A moda da mini saia estava em alta. Eu a usava muito curta, amava a liberdade de me vestir. Já não ganhava mais roupas de ninguém. Comprávamos ou íamos fazer vestidos com as costureiras. Muitas jovens faziam tricô. Nunca gostei! Mulheres elegantes usavam tamancos tão altos que não sei como ficavam em pé. Comparava estes como base de concreto na construção de um edifício.

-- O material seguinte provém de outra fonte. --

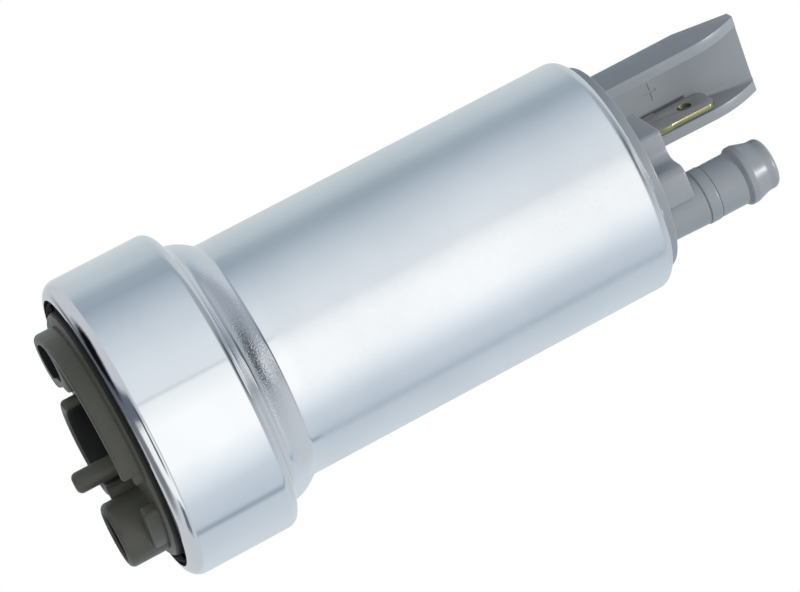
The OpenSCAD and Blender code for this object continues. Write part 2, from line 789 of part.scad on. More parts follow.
// One copper lead, from the brush's back up and over to the choke
module brush_lead(s) {
    bend = 0.8;
    end_x = -choke_x + choke_leg + choke_wire + seat_clear;
    path = concat(
        [[lead_x, s * brush_at, brush_top + 0.02]],
        [for (i = [0 : 4]) let (a = 90 * i / 4)
            [lead_x - bend + bend * cos(a), s * brush_at, lead_run_z - bend + bend * sin(a)]],
        [[end_x, s * brush_at, lead_run_z]]
    );
    placed() color([0.72, 0.4, 0.2]) wire(path, lead_r);
}

module positive_brush_lead() { brush_lead(1); }

module negative_brush_lead() { brush_lead(-1); }

module choke_cores() {
    placed() color([0.22, 0.21, 0.21]) for (s = [-1, 1])
        translate([-choke_x, s * choke_y, choke_base])
            cylinder(r = ferrite_r, h = choke_top - choke_base + 0.6);
}

// One choke: down around its ferrite core in close turns, and back up beside them to the brush lead
module choke_coil(s) {
    z1 = choke_top - 0.4;
    turns = choke_turns + 0.25;
    echo("choke coil, least gap", turn_gap(choke_low, z1, turns, choke_wire));
    coil = helix(choke_coil_r, z1, choke_low, turns, -90);
    low = coil[len(coil) - 1];
    path = concat(
        [[coil[0].x, coil[0].y, foot_z - 0.02]],
        [for (p = coil) p],
        [[choke_leg - 0.5, low.y, low.z - 0.1], [choke_leg, low.y, low.z + 0.5],
         [choke_leg, low.y, lead_run_z + lead_r]]
    );
    placed() color([0.75, 0.4, 0.2]) mirror([0, s < 0 ? 1 : 0, 0]) translate([-choke_x, choke_y, 0])
        wire(path, choke_wire);
}

module positive_choke_coil() { choke_coil(1); }

module negative_choke_coil() { choke_coil(-1); }

// A blade with cut corners and a latch hole, seen along the connector's width
module blade_outline(w, hole_r) {
    corner = w / 6;
    difference() {
        polygon([
            [0, conn_floor], [w, conn_floor], [w, blade_top - corner],
            [w - corner, blade_top], [corner, blade_top], [0, blade_top - corner]
        ]);
        translate([w / 2 + 0.4, blade_top - 4.2]) circle(r = hole_r, $fn = 48);
    }
}

// Positive blade with its shoulders, its shank through the cover and its foot on the choke
module positive_terminal() {
    shoulder_z = blade_top - 8.3;
    choke_end = choke_y - choke_coil_r;
    placed() color([0.78, 0.69, 0.32]) {
        translate([0, pos_y + blade_t, 0]) rotate([90, 0, 0]) linear_extrude(blade_t) {
            translate([-blade_back, 0]) blade_outline(blade_w, 1.2);
            translate([-blade_back - 0.2, conn_floor]) square([blade_w + 0.8, shoulder_z - conn_floor]);
            translate([-blade_mid - shank_w / 2, foot_z]) square([shank_w, conn_floor + 1 - foot_z]);
        }
        translate([-choke_x - foot_w / 2, pos_y, foot_z])
            cube([foot_w, choke_end + 0.6 - pos_y, foot_t]);
    }
}

// Negative blade, narrower so that the plug fits one way round only
module negative_terminal() {
    choke_end = -choke_y + choke_coil_r;
    placed() color([0.78, 0.69, 0.32]) {
        translate([0, neg_y + blade_t, 0]) rotate([90, 0, 0]) linear_extrude(blade_t) {
            translate([-blade2_back, 0]) blade_outline(blade2_w, 0.6);
            translate([-blade2_mid - shank2_w / 2, foot_z]) square([shank2_w, conn_floor + 1 - foot_z]);
        }
        translate([-choke_x - foot_w / 2, choke_end - 0.6, foot_z])
            cube([foot_w, neg_y + blade_t - choke_end + 0.6, foot_t]);
    }
}

// Footprint of the raised pads between the connector and the barb
module pad_outline() {
    intersection() {
        circle(r = neck_r - pad_inset);
        polygon([
            [pad_back, -pad_side], [pad_front - pad_cut, -pad_side],
            [pad_front, -pad_side + pad_cut], [pad_front, -valve_pad_side - pad_cove],
            [pad_front + pad_cove, -valve_pad_side], [neck_r, -valve_pad_side],
            [neck_r, 1.6], [barb_x, barb_y], [pad_back, barb_y]
        ]);
    }
}

// Footprint of the connector's floor and walls
module shroud_outline() {
    translate([-conn_back, conn_y - conn_side]) square([conn_back - conn_front, conn_w]);
}

// Hollow of the connector between its side walls, open to the front
module shroud_hollow(inset) {
    f = conn_fillet;
    half = conn_in - inset;
    back = -conn_inner + inset;
    translate([back + f, conn_y - half]) square([conn_back, 2 * half]);
    translate([back, conn_y - half + f]) square([conn_back, 2 * (half - f)]);
    for (s = [-1, 1]) translate([back + f, conn_y + s * (half - f)]) circle(r = f);
}

// Side view of the shroud: a leaning back and free edges that curve back to meet it
module shroud_side() {
    steps = 8;
    polygon(concat(
        [[-conn_back, deck_top - 1], [-conn_front, deck_top - 1], [-conn_front, sweep_from]],
        [for (i = [1 : steps]) let (t = i / steps)
            [-conn_front - sweep * t * t, sweep_from + (conn_top - sweep_from) * t]],
        [[-conn_back + lean, conn_top], [-conn_back, lean_from]]
    ));
}

// The hollow leans forward more than the back does, so that it runs out at the end
module shroud_hollow_cut() {
    lean_angle = atan(inner_lean / (conn_top - lean_from));
    translate([0, 0, conn_floor]) linear_extrude(lean_from - conn_floor) shroud_hollow(0);
    intersection() {
        translate([-conn_back, conn_y - conn_side, lean_from]) cube([2 * conn_back, conn_w, conn_top]);
        translate([-conn_inner, 0, lean_from]) rotate([0, lean_angle, 0])
            translate([conn_inner, 0, -conn_back]) linear_extrude(conn_top) shroud_hollow(hair);
    }
}

// A hole for a terminal's shank through the cover
module shank_slot(x, w, y) {
    translate([x - w / 2 - seat_clear, y - seat_clear, deck_z - 1])
        cube([w + 2 * seat_clear, blade_t + 2 * seat_clear, conn_floor - deck_z + 2]);
}

// Outlet barb with its ring band, ridge and tip
module barb() {
    land_z = ridge_z + ridge_rise;
    fall_z = land_z + ridge_land;
    tip_z = fall_z + ridge_fall;
    rotate_extrude() polygon([
        [0, deck_top - 1], [barb_r - stem_taper, deck_top - 1], [barb_r, band_z], [barb_r + 0.1, band_z],
        [barb_r + 0.1, band_z + band_h], [barb_r, band_z + band_h], [barb_r, ridge_z],
        [ridge_r, land_z], [ridge_r, fall_z], [tip_r, tip_z], [tip_r, barb_top - 0.8],
        [tip_r - 0.6, barb_top], [0, barb_top]
    ]);
}

// Outlet cover with the connector shroud, the barb and the valve housings
module outlet_cover() {
    slot_depth = 0.25;
    placed() color(slate) difference() {
        union() {
            rotate_extrude() polygon([
                [0, holder_top], [shoulder_r, holder_top], [shoulder_r, shoulder_top],
                [neck_r, can_top - can_wall - seat_clear], [neck_r, deck_top], [0, deck_top]
            ]);
            translate([0, 0, deck_top - 1]) linear_extrude(pad_h + 1) pad_outline();
            translate([barb_x, barb_y, 0]) barb();
            difference() {
                intersection() {
                    translate([0, 0, deck_top - 1]) linear_extrude(conn_top) shroud_outline();
                    translate([0, conn_y + conn_side, 0]) rotate([90, 0, 0])
                        linear_extrude(conn_w) shroud_side();
                }
                shroud_hollow_cut();
            }
        }
        difference() {
            translate([0, 0, holder_top - 1]) cylinder(r = wiring_r, h = deck_z - holder_top + 1);
            for (s = [-1, 1]) translate([0, s * brush_at, holder_top + deck_z / 2])
                cube([tunnel_t + 2 * tunnel_wall, tunnel_w + 2 * tunnel_wall, deck_z], center = true);
        }
        seal_groove(shoulder_r, outlet_seal_z);
        translate([barb_x, barb_y, holder_top - 1])
            cylinder(r = barb_bore, h = guide_top - holder_top + 1);
        translate([barb_x, barb_y, guide_top - 1]) cylinder(r = tip_bore, h = barb_top);
        translate([relief_x, relief_y, deck_z - 1]) cylinder(r = relief_bore, h = relief_end - deck_z + 1);
        translate([relief_x, relief_y, relief_end - 1]) cylinder(r = relief_port, h = pad_h);
        shank_slot(-blade_mid, shank_w, pos_y);
        shank_slot(-blade2_mid, shank2_w, neg_y);
        for (size = [[slot_depth * 2, 3.2, 0.5], [slot_depth * 2, 0.5, 2.6]])
            translate([-conn_inner - slot_depth, conn_y - size.y / 2, conn_floor + 10.2 - size.z / 2])
                cube(size);
    }
}

module outlet_cover_seal() {
    placed() color([0.08, 0.08, 0.08])
        o_ring(shoulder_r - seal_groove_d + seal_gap + seal_wire, outlet_seal_z + seal_groove_w / 2);
}

// Seat ring of the outlet check valve
module check_valve_seat() {
    placed() color([0.8, 0.7, 0.4]) translate([barb_x, barb_y, 0])
        sleeve(barb_bore - seat_clear, check_port, check_z, check_z + check_seat_h);
}

// Poppet that closes the outlet when the pump stops
module check_valve_poppet() {
    placed() color([0.2, 0.2, 0.2]) translate([barb_x, barb_y, head_z]) rotate_extrude() polygon([
        [0, 0], [check_head_r, 0], [check_head_r, head_h * 0.5], [check_stem_r + 0.6, head_h],
        [check_stem_r, head_h], [check_stem_r, guide_top - 0.5 - head_z], [0, guide_top - 0.5 - head_z]
    ]);
}

module check_valve_spring() {
    turns = 5;
    z0 = head_z + head_h + check_wire + 0.02;
    z1 = guide_z - check_wire - 0.02;
    echo("check valve spring, least gap", turn_gap(z0, z1, turns, check_wire));
    placed() color([0.75, 0.76, 0.78]) translate([barb_x, barb_y, 0])
        wire(helix(check_stem_r + 0.45, z0, z1, turns), check_wire);
}

// Spoked guide for the poppet's stem
module check_valve_guide() {
    hub_out_r = check_stem_r + 0.95;
    ring_in = barb_bore - 0.6;
    placed() color([0.85, 0.85, 0.8]) translate([barb_x, barb_y, 0]) {
        sleeve(hub_out_r, check_stem_r + 0.1, guide_z, guide_top - seat_clear);
        sleeve(barb_bore - seat_clear, ring_in, guide_z, guide_top - seat_clear);
        for (i = [0 : 2]) rotate([0, 0, 120 * i]) translate([hub_out_r - 0.2, -0.4, guide_z])
            cube([ring_in - hub_out_r + 0.4, 0.8, guide_h - seat_clear]);
    }
}

module relief_valve_seat() {
    placed() color([0.8, 0.7, 0.4]) translate([relief_x, relief_y, 0])
        sleeve(relief_bore - seat_clear, relief_port, relief_seat_z, relief_seat_z + relief_seat_h);
}

module relief_valve_ball() {
    placed() color([0.85, 0.86, 0.88]) translate([relief_x, relief_y, ball_z]) sphere(r = ball_r, $fn = 48);
}

module relief_valve_spring() {
    turns = 3.5;
    coil_r = relief_bore - relief_wire - 0.25;
    z0 = ball_z + sqrt(ball_r * ball_r - pow(coil_r - relief_wire, 2)) + 0.1;
    z1 = relief_end - relief_wire - 0.02;
    echo("relief valve spring, least gap", turn_gap(z0, z1, turns, relief_wire));
    placed() color([0.75, 0.76, 0.78]) translate([relief_x, relief_y, 0])
        wire(helix(coil_r, z0, z1, turns), relief_wire);
}

motor_housing();
inlet_cover();
inlet_cover_seal();
thrust_button();
impeller();
impeller_ring();
pump_body();
lower_bearing();
motor_shaft();
armature_core();
slot_insulators();
armature_windings();
commutator_hub();
commutator_bars();
flux_ring();
magnet_north();
magnet_south();
magnet_clips();
brush_holder();
upper_bearing();
positive_brush();
negative_brush();
positive_brush_spring();
negative_brush_spring();
positive_brush_lead();
negative_brush_lead();
choke_cores();
positive_choke_coil();
negative_choke_coil();
positive_terminal();
negative_terminal();
outlet_cover();
outlet_cover_seal();
check_valve_seat();
check_valve_poppet();
check_valve_spring();
check_valve_guide();
relief_valve_seat();
relief_valve_ball();
relief_valve_spring();
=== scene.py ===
# In-tank fuel pump: the finished look of the can, both moulded covers, the blades and all that is inside.
# Sizes are in millimetres, with heights counted from the inlet rim of the can, until place() turns them
# into metres about the origin. +Z points to the outlet.
from math import acos, atan2, cos, degrees, hypot, pi, radians, sin

import bpy
from mathutils import Matrix, Vector


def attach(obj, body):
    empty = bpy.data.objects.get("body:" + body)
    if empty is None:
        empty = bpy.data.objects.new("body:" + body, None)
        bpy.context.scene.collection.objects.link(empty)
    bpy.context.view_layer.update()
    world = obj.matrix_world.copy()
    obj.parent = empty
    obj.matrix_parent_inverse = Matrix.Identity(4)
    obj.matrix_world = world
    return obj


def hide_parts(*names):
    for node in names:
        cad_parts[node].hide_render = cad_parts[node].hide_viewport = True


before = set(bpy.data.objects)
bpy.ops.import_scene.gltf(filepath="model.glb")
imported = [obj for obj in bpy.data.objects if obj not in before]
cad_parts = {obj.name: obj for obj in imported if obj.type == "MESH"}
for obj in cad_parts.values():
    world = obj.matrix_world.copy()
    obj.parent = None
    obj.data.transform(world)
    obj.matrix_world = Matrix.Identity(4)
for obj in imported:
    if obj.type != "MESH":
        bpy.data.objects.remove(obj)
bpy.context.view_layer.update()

MM = 0.001
RIM_TO_ORIGIN = 54.9
MERGE = 0.002 * MM
LATHE_STEPS = 192
SMOOTH_BELOW = radians(32)
END_ROUNDING_STEPS = 4
WORK = "work"  # name of a form that is joined to a piece or cut from it
FRONT, SIDE, UP = (1, 0, 0), (0, 1, 0), (0, 0, 1)
bpy.ops.object.select_all(action="DESELECT")


# Drawing and turning

def place(x, y, z):
    return Vector((x, y, z - RIM_TO_ORIGIN)) * MM


def arc(cx, cy, r, start, end, steps=8):
    """Points of an arc in a drawing, between two angles in degrees."""
    return [(cx + r * cos(radians(start + (end - start) * i / steps)),
             cy + r * sin(radians(start + (end - start) * i / steps))) for i in range(steps + 1)]


def polar(r, angle):
    return r * cos(radians(angle)), r * sin(radians(angle))


def rounded(points, radii, steps=5):
    """An open or closed outline whose corners are rounded; a radius of 0 keeps the corner."""
    made = []
    for i, (point, radius) in enumerate(zip(points, radii)):
        if not radius:
            made.append(point)
            continue
        here, before, after = Vector(point), Vector(points[i - 1]), Vector(points[(i + 1) % len(points)])
        a, b = (before - here).normalized(), (after - here).normalized()
        half = acos(max(-1, min(1, a.dot(b)))) / 2
        back = radius * cos(half) / sin(half)
        centre = here + (a + b).normalized() * radius / sin(half)
        first, last = here + a * back - centre, here + b * back - centre
        turn = atan2(first.x * last.y - first.y * last.x, first.dot(last))
        for k in range(steps + 1):
            c, s = cos(turn * k / steps), sin(turn * k / steps)
            made.append((centre.x + first.x * c - first.y * s, centre.y + first.x * s + first.y * c))
    return made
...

Papai reclamava do tamanho da minha mini saia. Eu exagerava, curtas demais. Descobri um jeito para ele não brigar comigo. Na frente dele as saias ficavam em cima dos joelhos e ao descer as escadas da minha casa para a rua, dobrava a saia na cintura. Queria ter um jeitinho de ser jovem moderna e não de “crente”. Também gostava de pintar os meus olhos, contornando-os com o lápis preto, fazendo o puxado do “gatinho”. Não podia pintar olhos ou boca. Na rua e virando a esquina da minha casa, puxava o espelho de bolsa, pronto. A maquiagem estava feita. Minhas irmãs faziam o mesmo e assim não existia nenhuma discussão.

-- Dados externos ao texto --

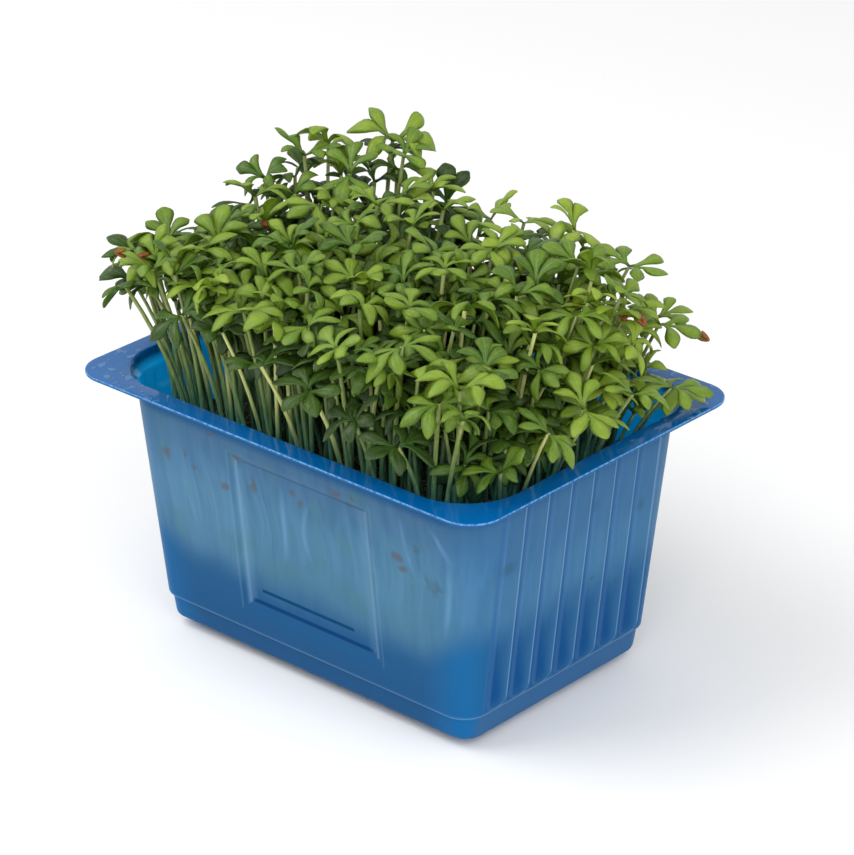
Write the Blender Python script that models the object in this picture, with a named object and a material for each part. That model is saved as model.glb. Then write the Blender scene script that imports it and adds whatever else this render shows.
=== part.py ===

Passado um tempo. Um dia na casa da minha futura sogra, comendo um pedaço de “cuca” que tão bem ela fazia, senti um arrepio e involuntariamente, pronunciei:
— Tenho clarividência e “adivinho” o que possa acontecer com as pessoas. Sou médium. Como vou me casar com o seu filho é bom não esconder nada da senhora. Acredito que tenho que ser sincera e a nossa convivência sem segredos.
— Ah! Mas isso já sei, Bere. Respondeu –me. Sua mãe me falou disto anos atrás. Não me incomodo, não. É bom que assim você cuidará do meu filho sempre bem, sabendo o que vai lhe acontecer com antecedência.
“Jesus Cristo”, pensei!
A minha futura sogra acabava de me dizer que “eu cuidaria” do filho dela. E agora? Casamento é união entre corpos e almas ou babá do marido? Não estaríamos juntos na responsabilidade da nossa casa, trabalhar fora? Soava pesado aquele verbo cuidar na minha caixa craniana. Sentia um certo trauma, difícil tirar da mente! Viver a rotina, dividir as responsabilidades, ser cúmplices, amigos, amantes seria natural. O que ela queria dizer com o cuidar? Filhos eu teria e cuidaria, com certeza. Mas… marido? Estava entrando em pânico. Tinha a liberdade em conversar com o meu noivo sobre o assunto. Ele me deixou calma, enfatizando que eram “manias” e “coisas” da cabeça da mãe dele.
Uma tarde de muito sol fui acompanhar a minha sogra na procissão de Corpus Christi. Ruas enfeitadas, desenhadas e coloridas no chão. Aquela procissão passava em frente da casa dos meus sogros. Agradando o casal fui acompanhar os passos monótonos daquele ritual. Durante o trajeto olhei para o lado e vi o meu sogro apoiando o braço da minha sogra. Ele era um marido amoroso e como sogro muito amado por mim. Pensei naquele momento que aquele gesto era de “cuidar” de alguém. Eu, do lado da sogra e com salto alto entrando nos paralelepípedos parecia ser uma equilibrista. Com o noivo ao lado, ele fazia gozação de tudo o que via. Imaginei naquele momento qual seria o meu futuro como casada. Uma família unida com rituais comuns, domingos almoçando fora, a noite vendo noticiário, assistiria a Hebe Camargo, sábado o Golias e o Gordo (Jô Soares), Flavio Cavalcanti, Ayrton e Lolita Rodrigues, Silvio Santos, Chacrinha…. Não gostava nada daquilo. Eu queria emoção, arte, viver fora da cidade do interior, ir para a Amazônia, Rio de Janeiro. Viajar para a Índia e Egito, conhecer seus mistérios. No entanto, estava com uma aliança grossa na mão direita, equilibrista, andando numa procissão que não compreendia nada. Que vontade de sair correndo!
Minha cabeça fervilhava. Meus poemas continuavam saindo nos jornais e acabava de ganhar a página dois do jornal da cidade. Era a página mais importante de um jornal moderno. Ele trazia arte e cultura, política, coluna social, um mundo de novidades. Não deu outra. Ganhei a página dois daquele jornal. Tornei-me articulista política. Sim! Articulista política no tempo da ditadura.